RATING SENSITIVITIES

IDRS, NATIONAL RATINGS AND SENIOR DEBT

The bank's IDRs, National ratings and senior debt ratings are sensitive to a change in Fitch's assumptions as to support. Changes in the IDRs are also contingent on sovereign rating actions.

VR

A material reduction in asset concentrations, a stronger capital base, as well as a more established track record of meeting strategic objectives, could lead to an upgrade of the bank's VR.

An unexpected deterioration in loan quality or profitability or sustained high disbursements of income to the government that pressures Banreservas's tangible common equity-to-tangible assets ratio to below 5.5% could trigger a downgrade of its VR.

SUPPORT RATING AND SUPPORT RATING FLOOR

The SR and SRF are potentially sensitive to any change in assumptions as to the propensity or ability of the Dominican government to provide timely support to the bank. This could arise in the event of a sovereign rating action. Currently, the Outlook on the Dominican Republic's Long-Term Local and Foreign-Currency IDRs is Positive.

SUBORDINATED DEBT AND OTHER HYBRID SECURITIES

Banreservas's subordinated debt ratings are broadly sensitive to the same considerations that might affect the banks VR and National Long-Term rating.

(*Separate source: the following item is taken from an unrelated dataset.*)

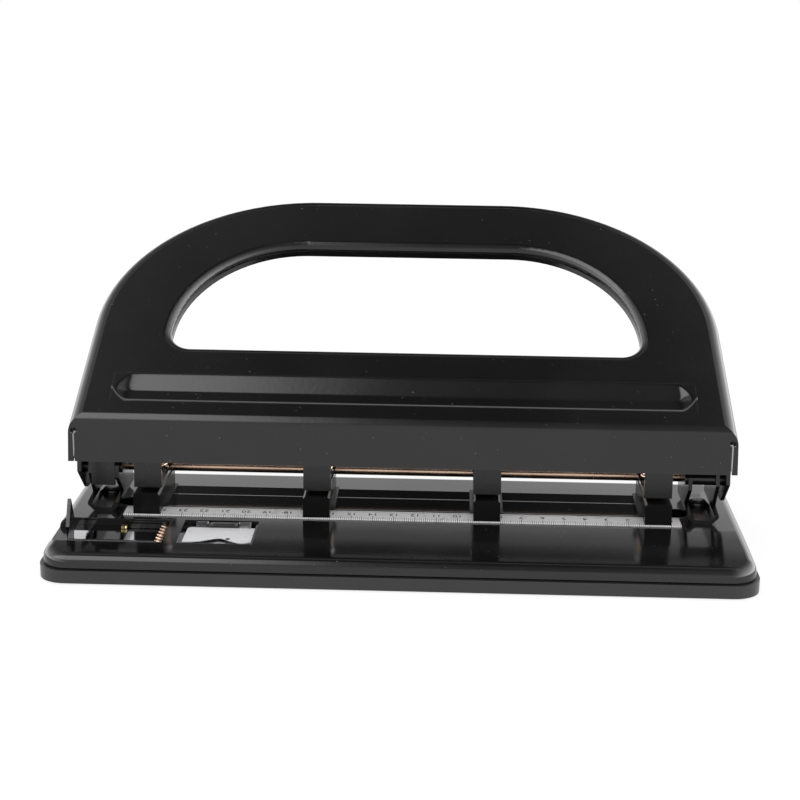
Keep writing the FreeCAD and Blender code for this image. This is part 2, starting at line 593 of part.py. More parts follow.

Fitch has affirmed Banreservas's ratings as follows:

--Long-Term Foreign and Local Currency IDRs at 'B+'; Outlook Positive;

--Short-Term Foreign and Local Currency IDRs at 'B';

--Viability Rating at 'b';

--Support Rating at '4';

--Support Floor at 'B+';

--Long-term subordinated notes at 'B'

--National Long-Term rating at 'AA+(dom)'; Outlook Stable;

--National Short-Term rating at 'F1+(dom)';

--National subordinated debt rating at 'AA(dom)'.